[start]

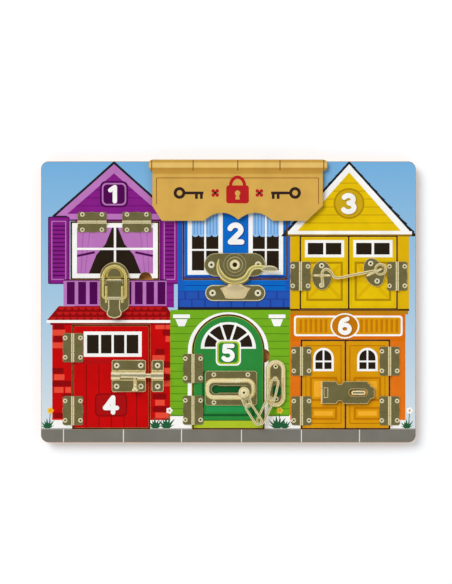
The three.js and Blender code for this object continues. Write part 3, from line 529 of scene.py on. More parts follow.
rect(-36.6, 36.8, -134.6, -126, LIME_LIGHT)
rect(-36.6, 36.8, -126.8, -126, GREEN_DARK)

# Lower right house
rect(66, 189, -136, -9.8, ORANGE)
siding(66, 189, -136, -42, 8.4, (222, 108, 16), 0.8)
rect(66, 192, -13.4, -9.4, (190, 128, 14))
rect(66, 76, -134, -42, (228, 116, 20))
rect(174, 189, -134, -42, (228, 116, 20))
# The long sign
plaque(70, 186, -36.6, -14.6, (0, 3, WHITE), (2, 2, AMBER))
for x in every(76, 182, 5.4):
    if not 108 < x < 140:
        rect(x, x + 2.6, -32.6, -18.6, AMBER_DARK)
ellipse(124.4, -25.6, 15.4, 13.6, WHITE, 36)
ellipse(124.4, -25.6, 13.8, 12.1, AMBER_DARK, 36)
digit("6", 124.4, -25.6, 17.4, AMBER_LINE)
rect(66, 189, -135.6, -126.2, WHITE)
# Two doors with round-headed lights
for l, r in ((78.9, 124.2), (125.8, 171.1)):
    rect(l, r, -134.6, -41.9, AMBER)
    panel(l + 3.6, r - 3.6, -130, -46.4, (0, AMBER_LINE), (0.7, AMBER))
    middle = (l + r) / 2
    for half, foot, rgb in ((11, -74, WHITE), (8.6, -71.6, DARK)):
        add([(middle - half, foot), (middle + half, foot)] + arc(middle, -60, half, 0, 180, 16), rgb)
    rect(middle - 0.9, middle + 0.9, -72, -51, WHITE)
    rect(middle - 9, middle + 9, -64.4, -62.6, WHITE)
    for low, high in ((-126, -112), (-106, -80)):
        panel(l + 8, r - 8, low, high, (0, AMBER_DARK), (2.4, AMBER), (4.6, (246, 176, 44)))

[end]

WHAT IS NEEDED » Make an exact copy of the data above.

COMPLETE ANSWER »
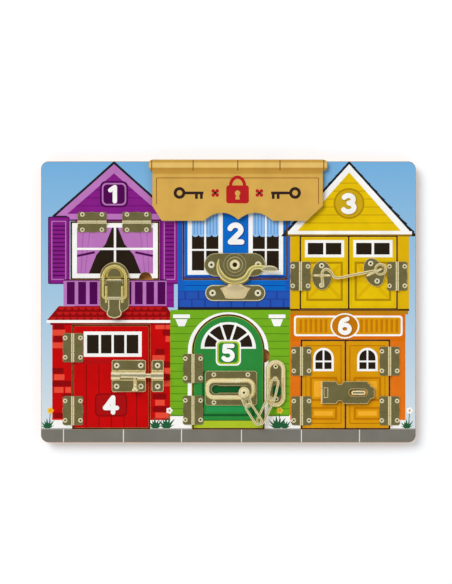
The three.js and Blender code for this object continues. Write part 3, from line 529 of scene.py on. More parts follow.
rect(-36.6, 36.8, -134.6, -126, LIME_LIGHT)
rect(-36.6, 36.8, -126.8, -126, GREEN_DARK)

# Lower right house
rect(66, 189, -136, -9.8, ORANGE)
siding(66, 189, -136, -42, 8.4, (222, 108, 16), 0.8)
rect(66, 192, -13.4, -9.4, (190, 128, 14))
rect(66, 76, -134, -42, (228, 116, 20))
rect(174, 189, -134, -42, (228, 116, 20))
# The long sign
plaque(70, 186, -36.6, -14.6, (0, 3, WHITE), (2, 2, AMBER))
for x in every(76, 182, 5.4):
    if not 108 < x < 140:
        rect(x, x + 2.6, -32.6, -18.6, AMBER_DARK)
ellipse(124.4, -25.6, 15.4, 13.6, WHITE, 36)
ellipse(124.4, -25.6, 13.8, 12.1, AMBER_DARK, 36)
digit("6", 124.4, -25.6, 17.4, AMBER_LINE)
rect(66, 189, -135.6, -126.2, WHITE)
# Two doors with round-headed lights
for l, r in ((78.9, 124.2), (125.8, 171.1)):
    rect(l, r, -134.6, -41.9, AMBER)
    panel(l + 3.6, r - 3.6, -130, -46.4, (0, AMBER_LINE), (0.7, AMBER))
    middle = (l + r) / 2
    for half, foot, rgb in ((11, -74, WHITE), (8.6, -71.6, DARK)):
        add([(middle - half, foot), (middle + half, foot)] + arc(middle, -60, half, 0, 180, 16), rgb)
    rect(middle - 0.9, middle + 0.9, -72, -51, WHITE)
    rect(middle - 9, middle + 9, -64.4, -62.6, WHITE)
    for low, high in ((-126, -112), (-106, -80)):
        panel(l + 8, r - 8, low, high, (0, AMBER_DARK), (2.4, AMBER), (4.6, (246, 176, 44)))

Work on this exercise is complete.